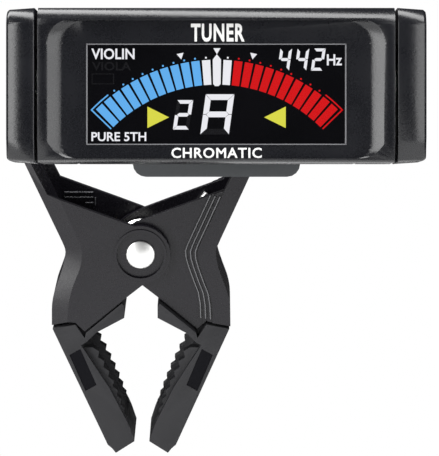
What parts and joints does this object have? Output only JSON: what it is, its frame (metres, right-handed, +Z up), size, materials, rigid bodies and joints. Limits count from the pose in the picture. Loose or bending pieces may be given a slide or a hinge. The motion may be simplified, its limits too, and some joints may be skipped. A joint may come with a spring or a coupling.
{
  "type": "clip on tuner",
  "caption": "Bar shaped tuner display that tilts in a yoke, on a swivel and a spring clip with toothed rubber jaws.",
  "frame": {"origin": "middle of the smooth gripping pad at the fixed jaw's tip", "axes": "+Z up, the display faces -Y, +X to the right seen from its front"},
  "size_m": [0.0741, 0.0593, 0.0807],
  "materials": {
    "case": "fine satin texture",
    "cap": "fine satin texture",
    "glass": "polished",
    "lcd": "smooth",
    "white": "satin",
    "board": "solder mask",
    "chip": "moulded",
    "steel": "bright",
    "brass": "bright",
    "clip": "satin",
    "rubber": "matte",
    "cell": "printed sleeve"
  },
  "bodies": {
    "fixed_jaw": {"fixed_lever": "clip", "fixed_jaw_boot": "rubber", "pivot_pin": "steel", "pin_ring": "steel", "torsion_spring": "steel", "swivel_washer": "white", "swivel_mount": "cap", "mount_screw_1": "steel", "mount_screw_2": "steel", "swivel_screw": "steel", "swivel_nut": "brass"},
    "moving_jaw": {"moving_lever": "clip", "moving_jaw_boot": "rubber"},
    "yoke": {"yoke_bracket": "cap", "left_end_cap": "cap", "right_end_cap": "cap"},
    "display": {"front_case": "case", "rear_case": "case", "display_window": "glass", "lcd_panel": "lcd", "lcd_frame": "white", "light_guide": "white", "circuit_board": "board", "processor_chip": "chip", "piezo_sensor": "brass", "button_board": "board", "mode_switch": "chip", "pitch_down_switch": "chip", "pitch_up_switch": "chip", "power_switch": "chip", "battery_cell": "cell", "contact_plate": "steel", "contact_spring": "steel", "case_screw_1": "steel", "case_screw_2": "steel", "case_screw_3": "steel", "case_screw_4": "steel", "left_pivot_nut": "brass", "right_pivot_nut": "brass", "left_pivot_washer": "white", "right_pivot_washer": "white", "left_pivot_screw": "steel", "right_pivot_screw": "steel"},
    "cover": {"battery_cover": "case"},
    "mode_key": {"mode_button": "case"},
    "pitch_down_key": {"pitch_down_button": "case"},
    "pitch_up_key": {"pitch_up_button": "case"},
    "power_key": {"power_button": "case"}
  },
  "joints": [
    {"name": "jaw_hinge", "type": "hinge", "parent": "fixed_jaw", "child": "moving_jaw", "pos_m": [-0.00185, -0.00842, 0.03377], "axis": [0, 0.9703, 0.2419], "range_deg": [0, 25], "stiffness_Nm_per_rad": 0.2, "springref_deg": -34.38, "deforming": ["torsion_spring"]},
    {"name": "yoke_swivel", "type": "hinge", "parent": "fixed_jaw", "child": "yoke", "pos_m": [0.01221, -0.02315, 0.05708], "axis": [0, 0.9703, 0.2419], "range_deg": [-90, 90]},
    {"name": "display_tilt", "type": "hinge", "parent": "yoke", "child": "display", "pos_m": [0.01221, -0.04211, 0.06163], "axis": [-1, 0, 0], "range_deg": [-20, 90]},
    {"name": "cover_slide", "type": "slide", "parent": "display", "child": "cover", "axis": [0, 0, -1], "range_m": [0, 0.006]},
    {"name": "mode_press", "type": "slide", "parent": "display", "child": "mode_key", "axis": [0, 0, -1], "range_m": [0, 0.0006], "stiffness_N_per_m": 300, "springref_m": -0.0005},
    {"name": "pitch_down_press", "type": "slide", "parent": "display", "child": "pitch_down_key", "axis": [0, 0, -1], "range_m": [0, 0.0006], "stiffness_N_per_m": 300, "springref_m": -0.0005},
    {"name": "pitch_up_press", "type": "slide", "parent": "display", "child": "pitch_up_key", "axis": [0, 0, -1], "range_m": [0, 0.0006], "stiffness_N_per_m": 300, "springref_m": -0.0005},
    {"name": "power_press", "type": "slide", "parent": "display", "child": "power_key", "axis": [0, 0, -1], "range_m": [0, 0.0006], "stiffness_N_per_m": 300, "springref_m": -0.0005}
  ]
}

_Given problem_: Please quote the data above in full, with no line missing.

_Output below_:
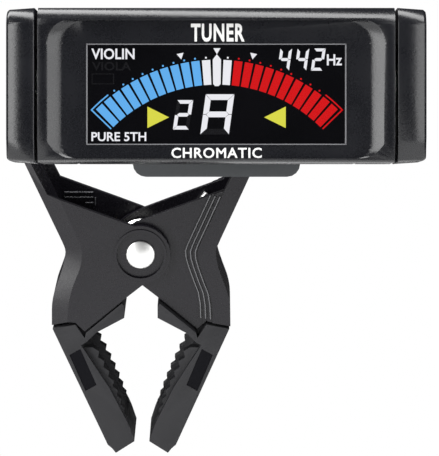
What parts and joints does this object have? Output only JSON: what it is, its frame (metres, right-handed, +Z up), size, materials, rigid bodies and joints. Limits count from the pose in the picture. Loose or bending pieces may be given a slide or a hinge. The motion may be simplified, its limits too, and some joints may be skipped. A joint may come with a spring or a coupling.
{
  "type": "clip on tuner",
  "caption": "Bar shaped tuner display that tilts in a yoke, on a swivel and a spring clip with toothed rubber jaws.",
  "frame": {"origin": "middle of the smooth gripping pad at the fixed jaw's tip", "axes": "+Z up, the display faces -Y, +X to the right seen from its front"},
  "size_m": [0.0741, 0.0593, 0.0807],
  "materials": {
    "case": "fine satin texture",
    "cap": "fine satin texture",
    "glass": "polished",
    "lcd": "smooth",
    "white": "satin",
    "board": "solder mask",
    "chip": "moulded",
    "steel": "bright",
    "brass": "bright",
    "clip": "satin",
    "rubber": "matte",
    "cell": "printed sleeve"
  },
  "bodies": {
    "fixed_jaw": {"fixed_lever": "clip", "fixed_jaw_boot": "rubber", "pivot_pin": "steel", "pin_ring": "steel", "torsion_spring": "steel", "swivel_washer": "white", "swivel_mount": "cap", "mount_screw_1": "steel", "mount_screw_2": "steel", "swivel_screw": "steel", "swivel_nut": "brass"},
    "moving_jaw": {"moving_lever": "clip", "moving_jaw_boot": "rubber"},
    "yoke": {"yoke_bracket": "cap", "left_end_cap": "cap", "right_end_cap": "cap"},
    "display": {"front_case": "case", "rear_case": "case", "display_window": "glass", "lcd_panel": "lcd", "lcd_frame": "white", "light_guide": "white", "circuit_board": "board", "processor_chip": "chip", "piezo_sensor": "brass", "button_board": "board", "mode_switch": "chip", "pitch_down_switch": "chip", "pitch_up_switch": "chip", "power_switch": "chip", "battery_cell": "cell", "contact_plate": "steel", "contact_spring": "steel", "case_screw_1": "steel", "case_screw_2": "steel", "case_screw_3": "steel", "case_screw_4": "steel", "left_pivot_nut": "brass", "right_pivot_nut": "brass", "left_pivot_washer": "white", "right_pivot_washer": "white", "left_pivot_screw": "steel", "right_pivot_screw": "steel"},
    "cover": {"battery_cover": "case"},
    "mode_key": {"mode_button": "case"},
    "pitch_down_key": {"pitch_down_button": "case"},
    "pitch_up_key": {"pitch_up_button": "case"},
    "power_key": {"power_button": "case"}
  },
  "joints": [
    {"name": "jaw_hinge", "type": "hinge", "parent": "fixed_jaw", "child": "moving_jaw", "pos_m": [-0.00185, -0.00842, 0.03377], "axis": [0, 0.9703, 0.2419], "range_deg": [0, 25], "stiffness_Nm_per_rad": 0.2, "springref_deg": -34.38, "deforming": ["torsion_spring"]},
    {"name": "yoke_swivel", "type": "hinge", "parent": "fixed_jaw", "child": "yoke", "pos_m": [0.01221, -0.02315, 0.05708], "axis": [0, 0.9703, 0.2419], "range_deg": [-90, 90]},
    {"name": "display_tilt", "type": "hinge", "parent": "yoke", "child": "display", "pos_m": [0.01221, -0.04211, 0.06163], "axis": [-1, 0, 0], "range_deg": [-20, 90]},
    {"name": "cover_slide", "type": "slide", "parent": "display", "child": "cover", "axis": [0, 0, -1], "range_m": [0, 0.006]},
    {"name": "mode_press", "type": "slide", "parent": "display", "child": "mode_key", "axis": [0, 0, -1], "range_m": [0, 0.0006], "stiffness_N_per_m": 300, "springref_m": -0.0005},
    {"name": "pitch_down_press", "type": "slide", "parent": "display", "child": "pitch_down_key", "axis": [0, 0, -1], "range_m": [0, 0.0006], "stiffness_N_per_m": 300, "springref_m": -0.0005},
    {"name": "pitch_up_press", "type": "slide", "parent": "display", "child": "pitch_up_key", "axis": [0, 0, -1], "range_m": [0, 0.0006], "stiffness_N_per_m": 300, "springref_m": -0.0005},
    {"name": "power_press", "type": "slide", "parent": "display", "child": "power_key", "axis": [0, 0, -1], "range_m": [0, 0.0006], "stiffness_N_per_m": 300, "springref_m": -0.0005}
  ]
}